We must remind ourselves of some basic truths: Free market capitalism creates wealth and saves lives. Socialism and protectionism always fail. By a large margin, the free market is the most successful weapon against poverty ever, and it will continue to lift up the poor if we allow it. History, as always, instructs us.

The economic collectivism the CPP established and copied by successive regimes put roadblocks that repressed individual citizens from creating wealth and reaching their potential. While several candidates on the campaign trail promise more government intervention, like every election cycle, the 2024 elections come down to economics. Strengthening the Ghanaian economy is indeed voters’ top policy priority in 2024. And that has nothing to do with vice presidential picks or infrastructure; it has everything to do with the pocketbook, the most bipartisan issue presently.
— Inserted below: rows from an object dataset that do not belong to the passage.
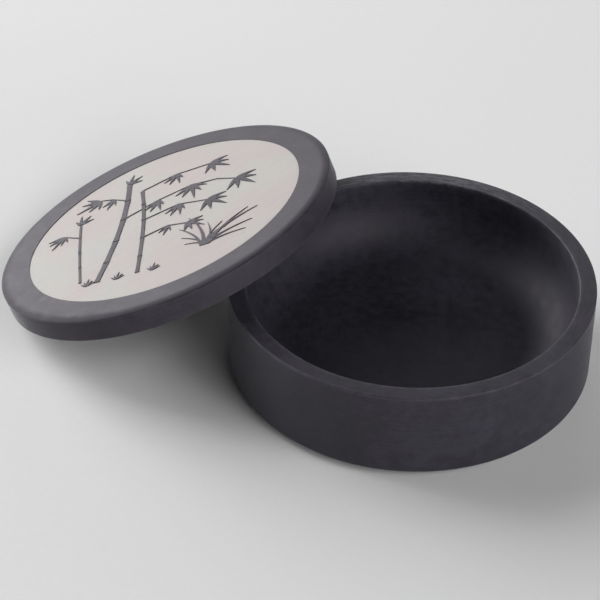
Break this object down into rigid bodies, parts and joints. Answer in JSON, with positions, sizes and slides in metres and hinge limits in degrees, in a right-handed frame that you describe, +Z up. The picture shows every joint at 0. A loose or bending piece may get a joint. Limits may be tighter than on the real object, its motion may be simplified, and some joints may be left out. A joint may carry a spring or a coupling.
{
  "type": "lidded ink grinding bowl",
  "caption": "Round stone ink grinding bowl with a coved well, and a loose round lid that leans on its rim.",
  "frame": {"origin": "centre of the bowl's flat base, on the surface it stands on", "axes": "+Z up along the axis of the bowl; the lid leans from the -X side, a little towards +Y; -Y faces the viewer"},
  "size_m": [0.2176, 0.1621, 0.0572],
  "materials": {
    "ink_stone": "honed dark stone with a soft waxed sheen; the round field on the lid is ground down to pale grey stone"
  },
  "bodies": {
    "bowl": {"inkstone_bowl": "ink_stone"},
    "lid": {"inkstone_lid": "ink_stone"}
  },
  "joints": [
    {"name": "lid_lift", "type": "slide", "parent": "bowl", "child": "lid", "axis": [0, 0, 1], "range_m": [0, 0.06]}
  ]
}
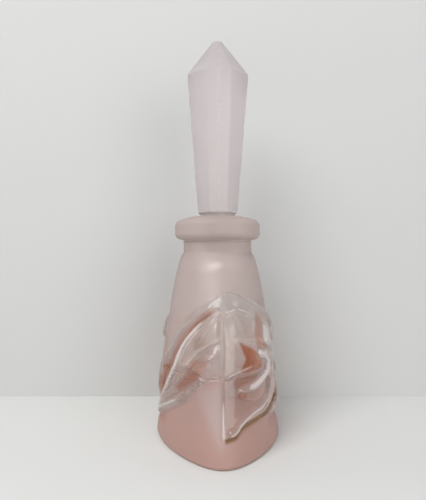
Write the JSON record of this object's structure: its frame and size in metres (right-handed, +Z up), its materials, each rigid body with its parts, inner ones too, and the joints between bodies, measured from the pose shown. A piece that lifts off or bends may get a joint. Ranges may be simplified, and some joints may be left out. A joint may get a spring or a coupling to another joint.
{
  "type": "perfume bottle",
  "caption": "Oval flared frosted pink glass perfume bottle with moulded petals and leaves, a round flanged lip and a tall faceted glass stopper in a soft sealing sleeve.",
  "frame": {"origin": "middle of the base, on the surface that the bottle stands on", "axes": "+Z up the bottle to the stopper's tip; the long axis of the oval body lies along Y, its short axis along X, and the mould seams run up the ends at -Y and +Y"},
  "size_m": [0.0566, 0.0962, 0.18],
  "materials": {
    "pink_satin_glass": "acid-frosted satin, with a polished clear flower and leaves",
    "sleeve_plastic": "milky and translucent, smooth",
    "pale_satin_glass": "acid-frosted satin, with a moulded seam line"
  },
  "bodies": {
    "bottle": {"bottle_body": "pink_satin_glass"},
    "sleeve": {"stopper_sleeve": "sleeve_plastic"},
    "stopper": {"stopper": "pale_satin_glass"}
  },
  "joints": [
    {"name": "stopper_lift", "type": "slide", "parent": "bottle", "child": "sleeve", "axis": [0, 0, 1], "range_m": [0, 0.045]},
    {"name": "stopper_twist", "type": "hinge", "parent": "sleeve", "child": "stopper", "pos_m": [0, 0, 0.0984], "axis": [0, 0, 1], "continuous": true}
  ]
}
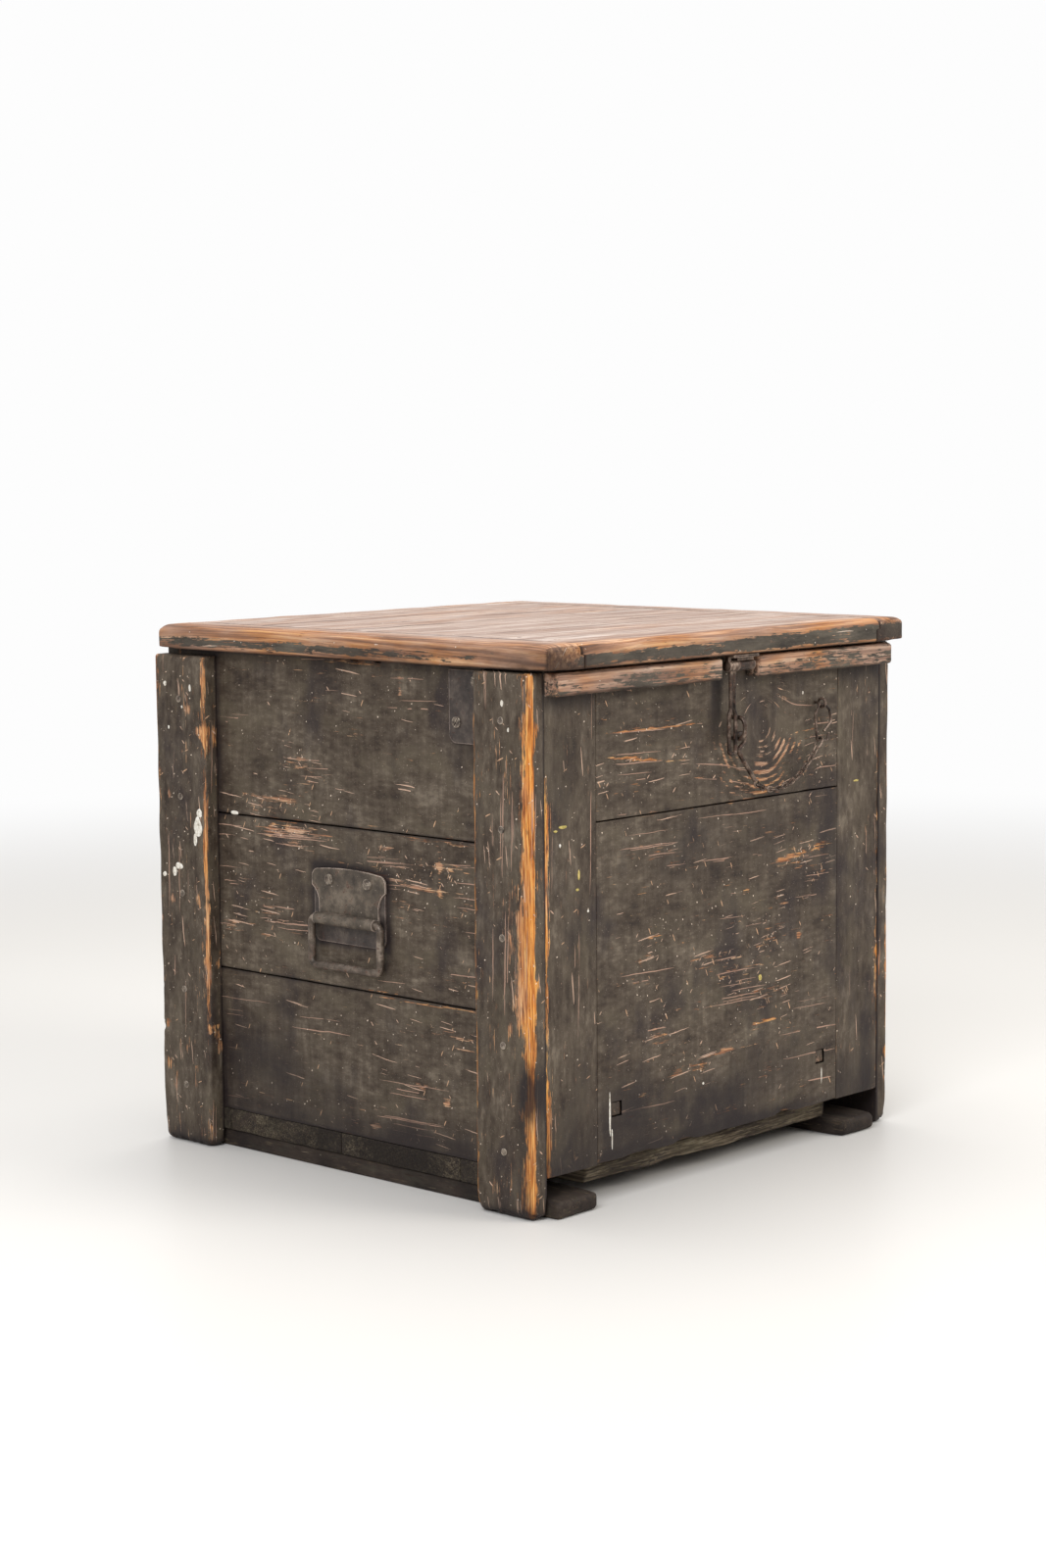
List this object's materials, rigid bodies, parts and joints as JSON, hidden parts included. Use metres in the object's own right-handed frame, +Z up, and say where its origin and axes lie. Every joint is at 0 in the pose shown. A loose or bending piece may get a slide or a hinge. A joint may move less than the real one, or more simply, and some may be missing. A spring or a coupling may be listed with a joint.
{
  "type": "wooden storage chest",
  "caption": "Old painted wooden storage chest with a flat hinged lid, iron drop handles on its sides and a hasp, staple, locking pin and chain in front.",
  "frame": {"origin": "middle of the chest's footprint, on the floor", "axes": "+Z up, +Y towards the back, +X to the right seen from the front"},
  "size_m": [0.5612, 0.5602, 0.542],
  "materials": {
    "painted_wood": "worn grey-green paint",
    "lid_wood": "bare, worn and weathered",
    "bare_wood": "rough, stained",
    "iron_fittings": "dark, rusted",
    "steel_fasteners": "dull"
  },
  "bodies": {
    "case": {"back_left_stile": "painted_wood", "back_lower_board": "painted_wood", "back_right_stile": "painted_wood", "back_upper_board": "painted_wood", "chain_hook": "iron_fittings", "front_floor_board": "bare_wood", "front_left_post": "painted_wood", "front_left_stile": "painted_wood", "front_lower_board": "painted_wood", "front_pegs": "painted_wood", "front_right_post": "painted_wood", "front_right_stile": "painted_wood", "front_upper_board": "painted_wood", "hinge_pins": "steel_fasteners", "hinge_screws": "steel_fasteners", "left_corner_plate": "iron_fittings", "left_handle_plate": "iron_fittings", "left_handle_shield": "iron_fittings", "left_hinge_lower_leaf": "iron_fittings", "left_ledge": "painted_wood", "left_lower_plank": "painted_wood", "left_middle_plank": "painted_wood", "left_skid": "bare_wood", "left_upper_plank": "painted_wood", "post_nails": "steel_fasteners", "rear_floor_board": "bare_wood", "rear_left_post": "painted_wood", "rear_right_post": "painted_wood", "right_corner_plate": "iron_fittings", "right_handle_plate": "iron_fittings", "right_handle_shield": "iron_fittings", "right_hinge_lower_leaf": "iron_fittings", "right_ledge": "painted_wood", "right_lower_plank": "painted_wood", "right_middle_plank": "painted_wood", "right_skid": "bare_wood", "right_upper_plank": "painted_wood", "screw_eye": "iron_fittings", "second_floor_board": "bare_wood", "side_screws": "steel_fasteners", "skid_nails": "steel_fasteners", "staple": "iron_fittings", "third_floor_board": "bare_wood"},
    "lid": {"left_lid_cleat": "lid_wood", "right_lid_cleat": "lid_wood", "front_lid_board": "lid_wood", "second_lid_board": "lid_wood", "third_lid_board": "lid_wood", "rear_lid_board": "lid_wood", "left_hinge_upper_leaf": "iron_fittings", "right_hinge_upper_leaf": "iron_fittings", "hasp_bracket": "iron_fittings", "lid_screws": "steel_fasteners"},
    "hasp": {"hasp": "iron_fittings"},
    "left_bail": {"left_bail": "iron_fittings"},
    "right_bail": {"right_bail": "iron_fittings"},
    "lock_pin": {"lock_pin": "iron_fittings", "pin_chain": "iron_fittings"}
  },
  "joints": [
    {"name": "lid_hinge", "type": "hinge", "parent": "case", "child": "lid", "pos_m": [0, 0.27515, 0.517], "axis": [-1, 0, 0], "range_deg": [0, 105]},
    {"name": "hasp_hinge", "type": "hinge", "parent": "lid", "child": "hasp", "pos_m": [0.0005, -0.27015, 0.506], "axis": [-1, 0, 0], "range_deg": [-5, 110]},
    {"name": "left_bail_hinge", "type": "hinge", "parent": "case", "child": "left_bail", "pos_m": [-0.26848, 0.00185, 0.257], "axis": [0, 1, 0], "range_deg": [0, 165]},
    {"name": "right_bail_hinge", "type": "hinge", "parent": "case", "child": "right_bail", "pos_m": [0.26848, 0.00185, 0.257], "axis": [0, -1, 0], "range_deg": [0, 165]},
    {"name": "lock_pin_slide", "type": "slide", "parent": "case", "child": "lock_pin", "axis": [1, 0, 0], "range_m": [0, 0.0065]}
  ]
}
The most powerful testament to the free market’s positive impact lies in the lives of the teeming millions in the informal economy who struggle daily to put food on the table and send their kids to school without any government intervention. From small-scale manufacturing to commerce, ordinary people have fought the odds to launch and expand small businesses, creating jobs where the government could not and offering prosperity that had never existed before in their localities.

Critics of free market capitalism may want to ignore the evidence, but those who believe in individual initiative can never forget it. There are too many human stories to ignore, and there is no better time to tell them than now.

Let us be clear: Ghana can either have a civilized, free-market industrialized economy or a centralized, politicized, socialist government. It cannot have both. Whether you trust in hearsay or empirical evidence, there is no better policy than economic freedom.  We have reached a point where political correctness, false activism, and an obsession with political solutions fail. What we need are real solutions to real problems.